Jeff gave us a summary of the case study of this man and asked us to identify, among other things, what the man was telling himself over and over about God and life. Two deeply held beliefs stood out.
First, he believed that he should have been immune to losing his job. A bad thing like that couldn't happen to a good guy like him. So, when he lost it, it rocked the foundations of his soul. Second, he said that losing his job showed that God didn't love him.
These beliefs, which he continued to hold, fed his self-pity. His self-pity sapped his energy to act. His failure to act deepened his sense of helplessness and his depression.
Some people say that what a person believes doesn't much matter. I wonder if anything else really matters. What messages do you tell yourself over and over that shape the way you experience life? What do you really believe about life? How does what you believe square with what the Bible says is true about human nature and about God?
I cannot recommend too highly that you have a personal crisis. We may not want to have a personal crisis, but it will reveal what we really believe, and it can dispose us to make changes we might not otherwise be willing to make, including changes in what we believe about God and life and ourselves.
When a personal crisis comes, and it will come, we need to have in our heads something besides what we watch on television. The Bible "offers a different way of perceiving the world which leads people to resist and to challenge the effects of the dominant ideology," (The Theology of the Book of Revelation, 159) of our age: especially the ideology that comes to us relentlessly via television, movies and the Internet.

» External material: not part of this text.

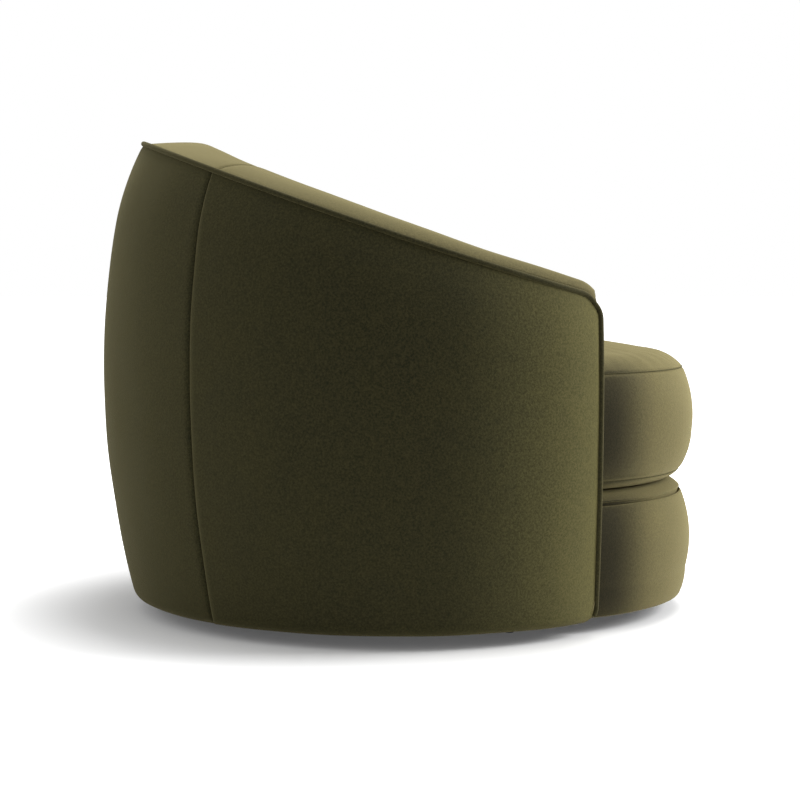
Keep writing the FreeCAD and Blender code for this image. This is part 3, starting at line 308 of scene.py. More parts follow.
def velvet(name, deep, pale, sheen=0.22, stroke=(-0.3, -0.4, 1.0, 1.0)):
    """One velvet: its pile's two colours, its sheen and how it is stroked."""
    material = bpy.data.materials.new(name)
    material.use_nodes = True
    tree = material.node_tree
    shader = tree.nodes["Principled BSDF"]
    pile = add(tree, "ShaderNodeGroup")
    pile.node_tree = PILE
    pile.inputs["Deep"].default_value = deep
    pile.inputs["Pale"].default_value = pale
    across = add(tree, "ShaderNodeLayerWeight", Blend=0.32)
    shine = add(tree, "ShaderNodeMix", data_type="RGBA", blend_type="MIX")
    shine.inputs["B"].default_value = tuple(2.0 * value for value in pale[:3]) + (1,)
    tree.links.new(pile.outputs["Color"], shine.inputs["A"])
    tree.links.new(across.outputs["Facing"], shine.inputs["Factor"])
    shaded = add(tree, "ShaderNodeMix", data_type="RGBA", blend_type="MULTIPLY")
    shaded.inputs["Factor"].default_value = 1.0
    tree.links.new(shine.outputs["Result"], shaded.inputs["A"])
    lay = add(tree, "ShaderNodeGroup")
    lay.node_tree = LAY
    for label, value in zip(("Start", "End", "First", "Last"), stroke):
        lay.inputs[label].default_value = value
    tree.links.new(lay.outputs["Value"], shaded.inputs["B"])
    tree.links.new(shaded.outputs["Result"], shader.inputs["Base Color"])
    tree.links.new(pile.outputs["Roughness"], shader.inputs["Roughness"])
    lift = add(tree, "ShaderNodeBump", Strength=0.35, Distance=0.0006)
    tree.links.new(pile.outputs["Height"], lift.inputs["Height"])
    tree.links.new(lift.outputs["Normal"], shader.inputs["Normal"])
    shader.inputs["Sheen Weight"].default_value = sheen
    shader.inputs["Sheen Roughness"].default_value = 0.4
    shader.inputs["Sheen Tint"].default_value = (0.62, 0.55, 0.30, 1)
    shader.inputs["Specular IOR Level"].default_value = 0.15
    return material


OUTER_PILE = (0.0108, 0.0112, 0.0034, 1), (0.0405, 0.0360, 0.0128, 1)
INNER_PILE = (0.034, 0.030, 0.012, 1), (0.094, 0.080, 0.034, 1)
CORD_PILE = (0.012, 0.012, 0.004, 1), (0.040, 0.035, 0.013, 1)
OLIVE = velvet("olive velvet", *OUTER_PILE, stroke=(-0.05, -0.30, 0.95, 2.3))
OLIVE_PAD = velvet("olive pad velvet", *INNER_PILE)
OLIVE_SEAT = velvet("olive seat velvet", *INNER_PILE, stroke=(-0.312, -0.392, 0.22, 1.05))
OLIVE_CORD = velvet("olive piping velvet", *CORD_PILE, sheen=0.2)
print("velvets", OLIVE.name, OLIVE_SEAT.name, OLIVE_CORD.name)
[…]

Last week, I recommended that we get in shape spiritually. I called for us in this congregation to begin with the exercise of reading the part of the Bible I am preaching on at any given time, 2 Timothy again this week. Paul's response to his tenuous situation reminds us that we read Scripture in order to learn how to think a new way about ourselves and God and the world. Thinking that way renovates our habits of heart and mind so that we can fight the fight and run the race that is set before us.